The real question here has to be how to get to the best outcome for all of Europe: a Europe “whole and free” and “at peace”, as George HW Bush proclaimed in Berlin in 1989. Russia is part of that continent. Europe ends and Asia begins at the Ural Mountains. Historical efforts to locate the “centre of Europe” have landed on spots in Poland, Ukraine, and Belarus. Russia belongs to both Europe and Asia, but nearly 80 per cent of its population and almost all its major cities are west of the Urals.

The 20th-century divide between eastern and western Europe was ideological rather than geographical. It was the line, with subsequent adjustments, between areas controlled by Soviet troops at the end of the second world war and those controlled by other allied nations. It became the line between capitalism and communism, democracy and totalitarianism.

Since 1989 that line has become primarily a military division between Nato and Russia, and secondarily an economic partition between Moscow and the EU. Russia seeks to prevent countries formerly part of the Union of Soviet Socialist Republics from joining either grouping. The only way out of that stalemate is to develop security and economic institutions that all European countries can eventually join.

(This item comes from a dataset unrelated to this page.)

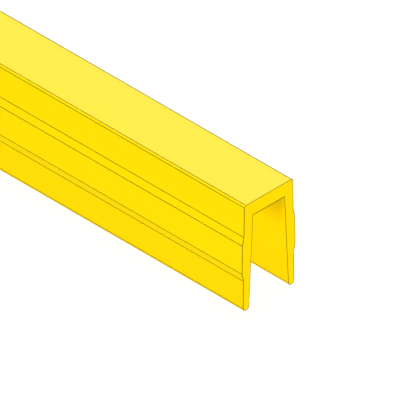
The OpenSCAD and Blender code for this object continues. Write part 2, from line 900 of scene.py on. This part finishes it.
    def is_outside(self, face: bmesh.types.BMFace) -> bool:
        """Says whether a face is part of the outer flank or its barb."""
        centre = face.calc_center_median()
        return centre.z > self.foot_t and abs(face.normal.y) > LEANING and face.normal.y * centre.y > 0

    def is_inside(self, face: bmesh.types.BMFace) -> bool:
        """Says whether a face is a leg's side towards the channel."""
        centre = face.calc_center_median()
        return centre.z > self.foot_t and abs(face.normal.y) > LEANING and face.normal.y * centre.y < 0

    def is_sawn(self, face: bmesh.types.BMFace) -> bool:
        """Says whether a face is a sawn end."""
        return abs(face.normal.x) > SQUARE

    def lay_rims(self, bench: MeshBench) -> None:
        """Gives each face its finish, and leaves a narrow rim along its borders in the dark painted edge
        shade.

        Args:
            bench: The bench that holds the strip, which has the painted edge shade all over.
        """
        rims = (
            Rim(Role.SKIN, self.is_cover, along=0.058 * MM, ends=0.020 * MM),
            Rim(Role.SKIN, self.is_bevel, along=0.049 * MM, ends=0.020 * MM),
            Rim(Role.SKIN, self.is_outside, along=0.052 * MM, ends=0.045 * MM),
            Rim(Role.CHANNEL, self.is_inside, along=0.050 * MM, ends=0.020 * MM),
            Rim(Role.SKIN, self.is_ceiling, along=0.050 * MM, ends=0.020 * MM),
            Rim(Role.SKIN, self.is_foot, along=0.045 * MM, ends=0.045 * MM, apart=False, guard=0.0),
            Rim(Role.SAWN, self.is_sawn, along=0.096 * MM, ends=0.096 * MM, guard=0.0),
        )
        for rim in rims:
            bench.pick_faces(rim.test)
            bpy.ops.mesh.inset(thickness=rim.along, use_individual=rim.apart)
            bench.assign(rim.role)
            longer = (self.high.x - rim.ends) / (self.high.x - rim.along)
            bpy.ops.transform.resize(value=(longer, 1.0, 1.0), center_override=(0.0, 0.0, 0.0))
            if rim.guard:
                bpy.ops.mesh.inset(thickness=rim.guard, use_individual=rim.apart)

    def guard_feet(self, bench: MeshBench) -> None:
        """Cuts the feet's rounds near the sawn ends, where the other faces have their second border.

        Args:
            bench: The bench that holds the strip with its rims.
        """
        for end in (-1, 1):
            bench.pick_faces(self.is_foot)
            bpy.ops.mesh.bisect(
                plane_co=(end * (self.high.x - self.foot_guard), 0.0, 0.0),
                plane_no=(1.0, 0.0, 0.0),
                threshold=NEAR,
            )

    def widen_rims(self, bench: MeshBench) -> None:
        """Widens the painted edge shade at the cover's far edge and on the cuts, so those dark lines
        show stronger.

        Args:
            bench: The bench that holds the strip with its rims.
        """
        cover_y = self.cover_w / 2 - self.edge_bevel
        least, most = self.rim_reach

        def on_cut(v: bmesh.types.BMVert) -> bool:
            """Says whether a vertex lies on a sawn end."""
            return abs(v.co.x) > self.high.x - NEAR

        bench.pick_verts(lambda v: v.co.z > self.high.z - NEAR and least < cover_y - v.co.y < most)
        bpy.ops.transform.translate(value=(0.0, -self.far_rim_gain, 0.0))
        bench.pick_verts(
            lambda v: on_cut(v) and least < v.co.z - self.roof_z < most and abs(v.co.y) < cover_y
        )
        bpy.ops.transform.translate(value=(0.0, 0.0, self.roof_rim_gain))
        bench.pick_verts(
            lambda v: on_cut(v)
            and v.co.y > (self.flank_y(v.co.z) + self.inner_y(v.co.z)) / 2
            and not any(self.is_edge(edge) for edge in v.link_edges)
        )
        bpy.ops.transform.translate(value=(0.0, -self.leg_rim_gain, 0.0))

    def round_edges(self, bench: MeshBench) -> None:
        """Rounds every edge of the section and of the sawn ends a little, but not a foot's tangents.

        Args:
            bench: The bench that holds the strip with its rims.
        """
        foot_top = self.foot_t / 2 + self.foot_room
        bench.pick_edges(
            lambda e: self.is_edge(e) and not (self.runs_along(e) and e.verts[0].co.z < foot_top)
        )
        bpy.ops.mesh.bevel(
            offset_type="OFFSET",
            offset=self.edge_round,
            segments=self.round_steps,
            profile=ROUND,
            affect="EDGES",
            clamp_overlap=True,
        )

    def outline(self) -> tuple[Outline, list[int]]:
        """Works out the section's outline, from the channel's corner round the foot and over the cover.

        Returns:
            The outline, and which of its corners are edges of the strip.
        """
        half = (self.flank_y(self.low.z) - self.inner_y(self.low.z)) / 2
        middle = self.flank_y(self.low.z) - half
        steps = 2 * self.foot_steps
        turns = [math.pi * step / steps for step in range(steps + 1)]
        foot = [
            (middle - half * math.cos(turn), self.low.z + half * (1 - math.sin(turn)))
            for turn in turns
        ]
        flank = [(self.flank_y(z) + reach, z) for z, reach in reversed(self.leg_levels()[:-1])]
        bevel_z = self.high.z - self.edge_bevel
        cover = [(self.flank_y(bevel_z), bevel_z), (self.cover_w / 2 - self.edge_bevel, self.high.z)]
        right = [(self.inner_y(self.roof_z), self.roof_z), *foot, *flank, *cover]
        left = [(-across, up) for across, up in reversed(right)]
        points = tuple(Vector(point) for point in right + left)
        inside_foot = range(2, len(foot))
        last = len(points) - 1
        edges = [i for i in range(len(points)) if i not in inside_foot and last - i not in inside_foot]
        return Outline(points), edges

    def unfold(self, piece: bpy.types.Object) -> None:
        """Gives the piece its map: the skin unrolled as one sheet, and the two sawn ends beside it.

        Args:
            piece: The finished strip.
        """
        outline, edges = self.outline()
        way_round = outline.length()
        corners = (*(outline.place(outline.points[i]) for i in edges), way_round)
        around = Stretch(way_round, corners, self.layout.rim_room, self.layout.rim_gain)
        length = self.high.x - self.low.x
        along = Stretch(length, (0.0, length), self.layout.tip_room, self.layout.tip_gain)
        mesh = piece.data
        while mesh.uv_layers:
            mesh.uv_layers.remove(mesh.uv_layers[0])
        layer = mesh.uv_layers.new(name=MAP)
        for face in mesh.polygons:
            is_end = abs(face.normal.x) > SLANTED
            middle = outline.place(face.center.yz)
            for loop in face.loop_indices:
                spot = mesh.vertices[mesh.loops[loop].vertex_index].co
                if is_end:
                    across = spot.y - self.low.y
                    place = self.layout.end_place(across, spot.z - self.low.z, face.normal.x > 0)
                else:
                    gone = outline.place(spot.yz)
                    gone -= way_round * round((gone - middle) / way_round)
                    place = self.layout.skin_place(along.at(spot.x - self.low.x), around.at(gone))
                layer.data[loop].uv = place

    def build(self) -> bpy.types.Object:
        """Models the strip, dresses it and puts it in its CAD node's stead.

        Returns:
            The finished piece.
        """
        piece = self.add_roof()
        piece.data.materials.clear()
        finishes = self.finishes()
        for role in Role:
            piece.data.materials.append(finishes[role].material())
        with MeshBench(piece) as bench:
            self.draw_legs(bench)
            self.round_feet(bench)
            self.bevel_cover(bench)
            bench.pick_faces(lambda f: True)
            # Paints the whole strip in the dark edge shade first; the insets give each face back its own
            # finish and leave only the rims dark.
            bench.assign(Role.PAINTED_EDGE_SHADE)
            bpy.ops.mesh.dissolve_limited(angle_limit=math.radians(self.flat_deg))
            self.lay_rims(bench)
            self.guard_feet(bench)
            self.widen_rims(bench)
            self.round_edges(bench)
        bpy.ops.object.shade_smooth_by_angle(angle=math.radians(self.soft_deg))
        even = piece.modifiers.new("even_flats", "WEIGHTED_NORMAL")
        even.keep_sharp = True
        even.weight = self.even_weight
        bpy.ops.object.modifier_apply(modifier=even.name)
        self.unfold(piece)
        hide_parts(NODE)
        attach(piece, BODY)
        return piece


@dataclass(frozen=True)
class PhotoCamera:
    """Parallel-projection camera that frames the strip as the photograph does.

    Attributes:
        azimuth_deg: Bearing of the camera, from looking along +Y towards looking along -X.
        elevation_deg: Height of the camera above the horizon, an isometric view's.
        image_px: Side of the square picture.
        px_per_mm: Picture scale in the plane across the view.
        corner_px: Where the photograph shows the middle of the end face's upper edge.
        distance: Distance from the strip.
        clip: Nearest and farthest distance that it sees.
    """

    azimuth_deg: float = 45.0
    elevation_deg: float = math.degrees(math.atan(math.sqrt(0.5)))
    image_px: float = 400.0
    px_per_mm: float = 8.6626
    corner_px: tuple[float, float] = (268.73, 192.11)
    distance: float = 0.6
    clip: tuple[float, float] = (0.01, 10.0)

    def place(self, corner: Vector) -> bpy.types.Object:
        """Adds the camera and makes it the scene's.

        Args:
            corner: The middle of the end face's upper edge.

        Returns:
            The camera object.
        """
        azimuth, elevation = math.radians(self.azimuth_deg), math.radians(self.elevation_deg)
        back = Vector((
            math.sin(azimuth) * math.cos(elevation),
            -math.cos(azimuth) * math.cos(elevation),
            math.sin(elevation),
        ))
        right = Vector((math.cos(azimuth), math.sin(azimuth), 0.0))
        up = back.cross(right)
        px = MM / self.px_per_mm
        across = self.corner_px[0] - self.image_px / 2
        down = self.corner_px[1] - self.image_px / 2
        target = corner - right * (across * px) + up * (down * px)
        data = bpy.data.cameras.new("photo_camera")
        data.type = "ORTHO"
        data.ortho_scale = self.image_px * px
        data.clip_start, data.clip_end = self.clip
        camera = bpy.data.objects.new("photo_camera", data)
        bpy.context.collection.objects.link(camera)
        camera.location = target + back * self.distance
        camera.rotation_euler = (-back).to_track_quat("-Z", "Y").to_euler()
        bpy.context.scene.camera = camera
        return camera


class Feeds(Enum):
    """What a light feeds on a surface, as polarising filters on a studio light choose it."""

    COLOUR = "colour"
    SHEEN = "sheen"


@dataclass(frozen=True)
class SoftSun:
    """Broad, soft light that reaches the whole strip evenly.

    Attributes:
        name: Name of the light.
        bearing_deg: Where it stands, turned from +X towards +Y.
        height_deg: Its height above the horizon.
        spread_deg: Width of the light as the strip sees it.
        strength: Light on a face square to it, in watts per square metre.
        feeds: Whether it brings out the plastic's own colour or its sheen.
    """

    name: str
    bearing_deg: float
    height_deg: float
    spread_deg: float
    strength: float
    feeds: Feeds = Feeds.COLOUR

    def place(self) -> bpy.types.Object:
        """Adds the light, turned to the strip.

        Returns:
            The light object.
        """
        bearing, height = math.radians(self.bearing_deg), math.radians(self.height_deg)
        towards = Vector((
            math.cos(bearing) * math.cos(height),
            math.sin(bearing) * math.cos(height),
            math.sin(height),
        ))
        data = bpy.data.lights.new(self.name, "SUN")
        data.angle = math.radians(self.spread_deg)
        data.energy = self.strength
        light = bpy.data.objects.new(self.name, data)
        bpy.context.collection.objects.link(light)
        light.visible_diffuse = self.feeds is Feeds.COLOUR
        light.visible_glossy = self.feeds is Feeds.SHEEN
        light.location = towards
        light.rotation_euler = towards.to_track_quat("Z", "Y").to_euler()
        return light


@dataclass(frozen=True)
class Studio:
    """Plain white floor, even white surroundings and broad soft lights.

    Attributes:
        floor_side: Side of the square floor.
        sky_tone: Colour of the even surroundings, linear.
        sky: Strength of the light from them.
        lights: The soft lights.
    """

    floor_side: float = 8.0
    sky_tone: Colour = (1.0, 1.0, 1.0)
    sky: float = 0.04
    lights: tuple[SoftSun, ...] = (
        SoftSun("key_light", bearing_deg=-41.5, height_deg=4.5, spread_deg=12.0, strength=5.15),
        SoftSun("overhead_light", bearing_deg=135.0, height_deg=56.0, spread_deg=40.0, strength=3.07),
        SoftSun("back_light", bearing_deg=135.0, height_deg=8.0, spread_deg=30.0, strength=2.95),
        SoftSun(
            "sheen_light",
            bearing_deg=135.0,
            height_deg=50.0,
            spread_deg=40.0,
            strength=0.8,
            feeds=Feeds.SHEEN,
        ),
    )

    def add_floor(self) -> bpy.types.Object:
        """Adds the floor, which sends no light, reflection or shadow onto the strip.

        Returns:
            The floor.
        """
        deselect_all()
        bpy.ops.mesh.primitive_plane_add(size=self.floor_side)
        floor = bpy.context.active_object
        floor.name = "studio_floor"
        floor.data.materials.append(PaleFloor().material())
        floor.visible_diffuse = False
        floor.visible_glossy = False
        floor.visible_shadow = False
        return floor

    def add_light(self) -> None:
        """Adds the even surroundings and the lights, and sets a plain colour transform."""
        scene = bpy.context.scene
        world = bpy.data.worlds.new("studio_white")
        world.use_nodes = True
        background = world.node_tree.nodes["Background"]
        background.inputs["Color"].default_value = opaque(self.sky_tone)
        background.inputs["Strength"].default_value = self.sky
        scene.world = world
        for light in self.lights:
            light.place()
        scene.view_settings.view_transform = "Standard"
        scene.view_settings.look = "None"


def main() -> None:
    """Builds the strip, the camera and the studio."""
    logging.basicConfig(level=logging.INFO, format="%(name)s: %(message)s")
    low, high = (Vector(corner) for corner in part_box(NODE))
    strip = CoverStrip(low, high)
    camera = PhotoCamera().place(Vector((high.x, 0.0, high.z)))
    log.info("camera at %s", tuple(round(value, 4) for value in camera.location))
    piece = strip.build()
    log.info("%s: %d faces", piece.name, len(piece.data.polygons))
    studio = Studio()
    floor = studio.add_floor()
    studio.add_light()
    log.info("%s: %.1f m", floor.name, floor.dimensions.x)


if __name__ == "__main__":
    main()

Business leaders should think in the same way, focusing on people rather than geopolitics. It is striking that when the Drucker Institute cross tabulated the companies that rank the highest in the Management Top 250 with Yale business professor Jeffrey Sonnenfeld’s ranking of how companies have responded to the war in Ukraine, the best companies got lower grades because they have not pulled out of Russia completely. PepsiCo, for instance, is still selling baby formula in Russia and keeping on its employees there. These companies are balancing their responsibilities to both the Ukrainian and Russian people — even if that might raise uncomfortable questions about which side they’re on.

US, UK and EU leaders should specify that in return for military and economic support, Ukraine must be willing to negotiate about its own security guarantees, language rights for Russian-speaking Ukrainians, and a future European security architecture. Finnish and Swedish leaders should announce that although they have long seen the virtues of military neutrality, Putin’s aggression has caused them to rethink. This should prompt new security discussions, including a potential agreement between the US, UK, all the Nordic states and any other willing European countries, to come to one another’s defence if attacked.

Putin has made “a new European security architecture” a dirty phrase, a term of capitulation, as Ukrainian president Volodymyr Zelensky regularly suggests. But Europe will never be truly peaceful unless it integrates eastern European nations, including Russia, into its economic and security structures. That will not happen with Putin in office, nor perhaps under his immediate successors. But let us not condemn the Russians, the Ukrainians, the Moldovans, the Georgians, the Belarusians, and so many others to yet another century of exclusion.